The definition of “sanitation.” An old court case that involves an underwear manufacturer. Whether people had a fair chance to express their opinions about wearing masks on planes.
These disparate factors are in the spotlight as the Biden administration challenges a U.S. District Court ruling that overturned a federal mask mandate on public transportation. The outcome could determine the limits of federal public health officials’ power not only during the COVID-19 crisis but also when the next pandemic hits.
Sound complicated? It is.
About the only thing that’s clear so far is that the Centers for Disease Control and Prevention’s mask requirement for people traveling on planes, trains, and buses is not likely to make a comeback anytime soon. The Department of Justice’s appeal of the Florida judge’s decision to the 11th U.S. Circuit Court of Appeals could take weeks or months.
What might that appeal contain, and why is it important? The government has not yet filed its detailed arguments, so KHN spoke with several health law experts about what to expect.
For starters, some legal pundits noted that the Justice Department didn’t immediately seek an injunction to block the judge’s decision. Could this be a strategic decision? Maybe.
Proponents of this theory point to a 1950 Supreme Court case that involved Munsingwear, a manufacturing company alleged to have overcharged consumers for its underwear during World War II when governmental price control rules were in effect. But price controls ended while the case was being appealed, and the justices said that in such cases lower-court rulings should be “vacated” — meaning the initial decision is wiped out and left with no legal force.
Maybe the White House plans to file an appeal but is hoping the case will be moot by the time it comes before the court, because the mask mandate was set to expire May 3 anyway, said Ilya Somin, a professor of law at George Mason University in Arlington, Virginia, and a critic of the mask rule. “The base of the Democratic Party likes the mask mandates, so they want to signal that they tried to fight for it.”
Other experts said they don’t think the government is slow-walking its appeal in hopes it will no longer be significant.
The Biden administration “does not want to see any court decisions like this sitting there unchallenged or even vacated,” said James Hodge, a law professor at Arizona State University. Even a vacated ruling could lead to “more judges issuing similar decisions because the reasoning was never shot down,” he said.
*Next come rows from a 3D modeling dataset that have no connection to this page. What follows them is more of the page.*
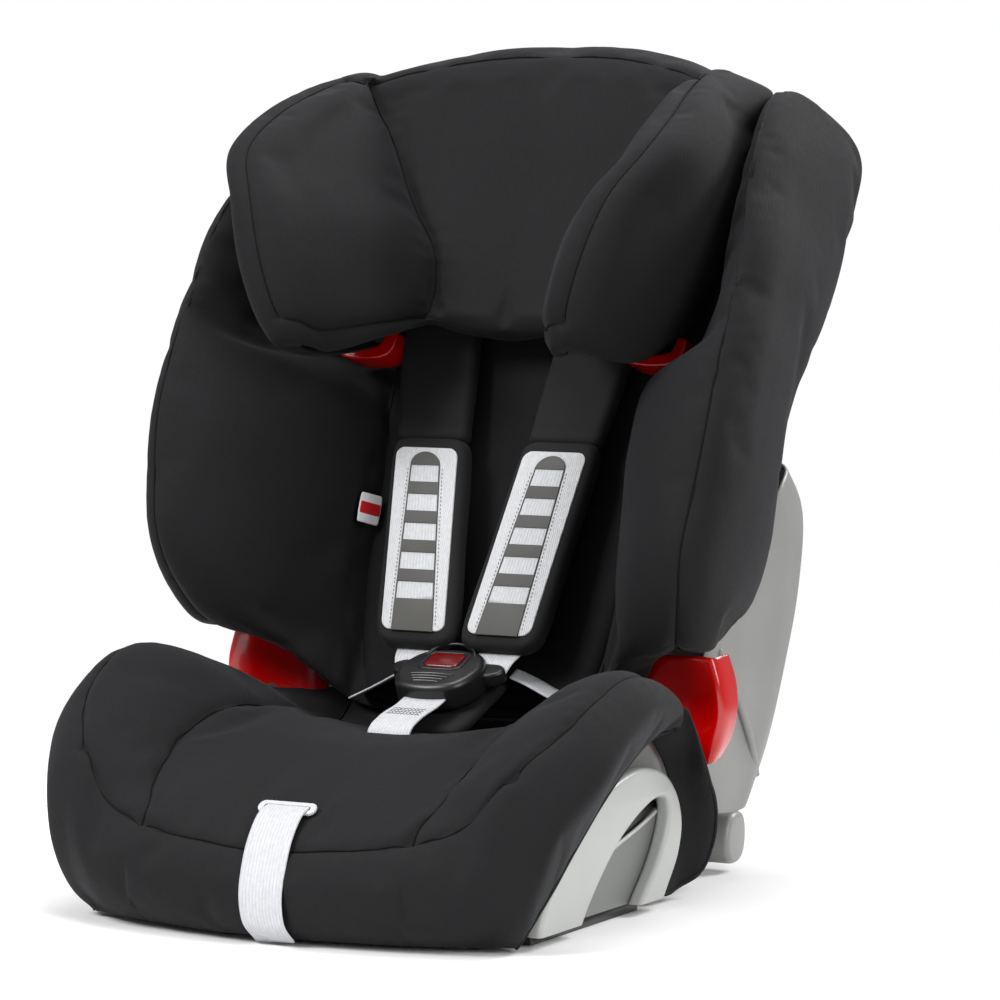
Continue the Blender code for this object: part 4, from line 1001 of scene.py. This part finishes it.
# ---------------------------------------------------------------- side flaps
FLAP_COLUMNS = [
    [(.190, .020, .154), (.186, .040, .136), (.1845, .068, .113), (.1845, .087, .080), (.1845, .083, .040),
     (.1845, .062, .011)],
    [(.205, .030, .160), (.200, .050, .139), (.191, .078, .111), (.186, .095, .077), (.185, .094, .036),
     (.185, .076, .0065)],
    [(.216, .038, .160), (.212, .058, .139), (.201, .084, .108), (.192, .106, .075), (.188, .108, .038),
     (.186, .094, .010)],
    [(.220, .044, .157), (.219, .061, .134), (.215, .081, .107), (.205, .113, .077), (.198, .124, .044),
     (.194, .110, .017)],
    [(.214, .051, .153), (.216, .068, .130), (.214, .088, .104), (.206, .120, .076), (.200, .131, .046),
     (.196, .120, .024)],
]


def make_side_flap(side, label):
    columns = np.array(FLAP_COLUMNS) * (side, 1, 1)
    flap = Sheet(columns, 5 * MM)
    obj = flap.build("side_flap_cloth_" + label, (side, 0, 0))
    rumple(flap, 1.4 * MM, 0.035)
    flap.update()
    rim = np.concatenate([seam_path(flap, row=flap.points.shape[1] - 1),
                          seam_path(flap, column=flap.points.shape[0] - 1)[::-1]])
    thicken(obj, 2.4 * MM)
    piping = tube("side_flap_piping_" + label, rim[::3], 1.8 * MM)
    # The cloth and its piping are attached to no body.
    for piece, look in ((obj, "cover"), (piping, "piping")):
        dress(piece, look, None)
        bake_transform(piece)
    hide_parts("side_flap_" + label)


# ---------------------------------------------------------------- harness
PAD_DROP = 18 * MM           # the pads hang this much lower on the straps than their CAD solids
CHEST_LENGTH = 0.176
WINDOWS = 5
WINDOW, BAR = 14.5 * MM, 10.8 * MM
STRIP_TOP, STRIP_FOOT = 26 * MM, 38 * MM   # widths of the rubber strip
FRAME_LENGTH, FRAME_TOP, FRAME_FOOT = 158 * MM, 57 * MM, 58 * MM
FRAME_FACE = 12.5 * MM       # off the chest pad's middle plane
STITCH_PITCH = 3.4 * MM


def strap_place(label):
    """Local frame of a shoulder strap's straight run, on its chest pad's middle."""
    chest, sleeve = middle("chest_pad_" + label), middle("shoulder_pad_" + label)
    run = unit(sleeve - chest)
    return place(chest - run * PAD_DROP, SIDEWAYS, run)


def strip_half(y):
    """Half width of the rubber strip at height y of the chest frame."""
    t = (y + FRAME_LENGTH / 2) / FRAME_LENGTH
    return (STRIP_FOOT + (STRIP_TOP - STRIP_FOOT) * t) / 2


def make_chest_pad(label):
    matrix = strap_place(label)
    half, end = 0.0375, CHEST_LENGTH / 2
    rows = [(-end - .004, 0, half - .014), (-end, 0, half - .007), (-end + .006, 0, half - .002),
            (-end + .016, 0, half), (0, 0, half - .001), (end - .014, 0, half - .002),
            (end - .004, 0, half - .004), (end, 0, half - .008), (end + .003, 0, half - .014)]
    pad = cushion_pad("chest_pad_cushion_" + label, rows, 0.0185, 0.008, matrix, flat=0.40)
    dress(pad, "pad", "headrest", ["chest_pad_" + label])
    frame_outline = rounded(FRAME_FOOT, FRAME_LENGTH, 8 * MM, top=FRAME_TOP)
    face = slab("chest_frame_face_" + label, frame_outline, FRAME_FACE - 2.2 * MM, FRAME_FACE, matrix,
                0.7 * MM)
    dress(face, "reflective", "headrest", ["chest_frame_" + label])
    make_chest_strip(label, matrix)
    make_chest_stitches(label, matrix)


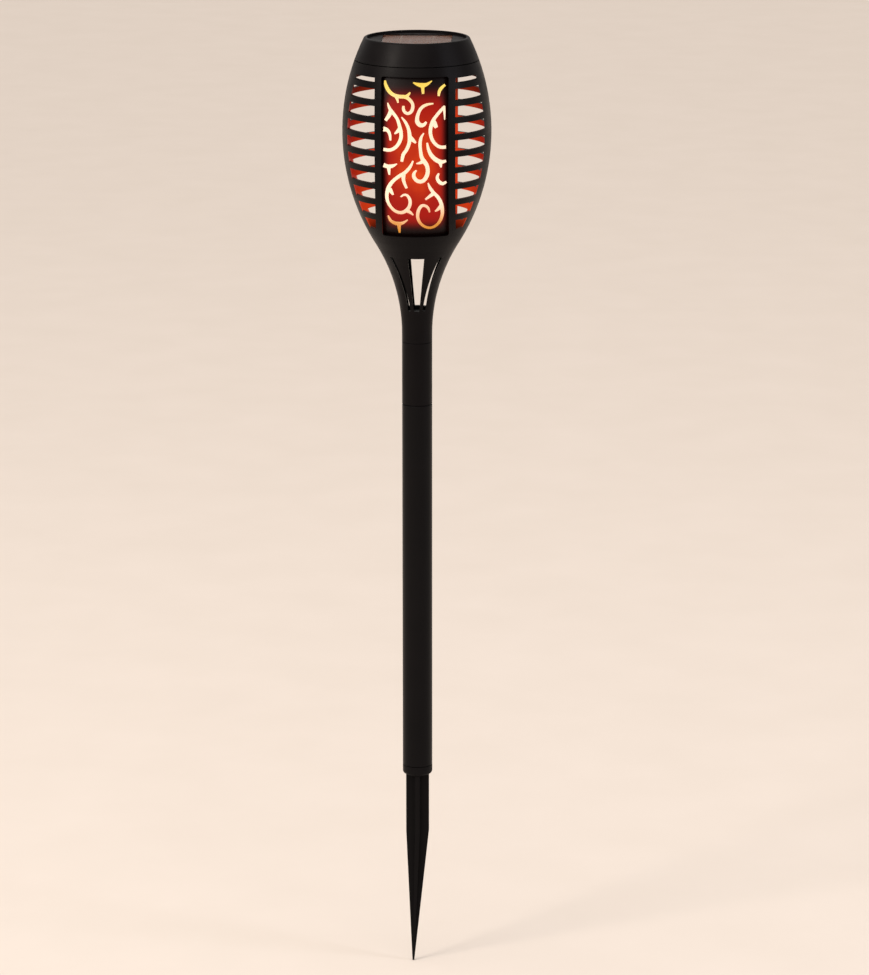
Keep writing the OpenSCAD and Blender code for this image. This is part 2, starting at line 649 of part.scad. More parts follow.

This creates high stakes for the government.
The appeal could set the parameters for the CDC’s authority in the next outbreak, and public health experts fear the lower court’s decision effectively closes “off future actions for a disease like this one,” said Erin Fuse Brown, a professor and the director of the Center for Law, Health & Society at Georgia State University.
Mask mandate opponents, however, say the federal government exceeded its authority in requiring collective action at the expense of personal freedom during the pandemic.
Where the appeals court will come down is not clear.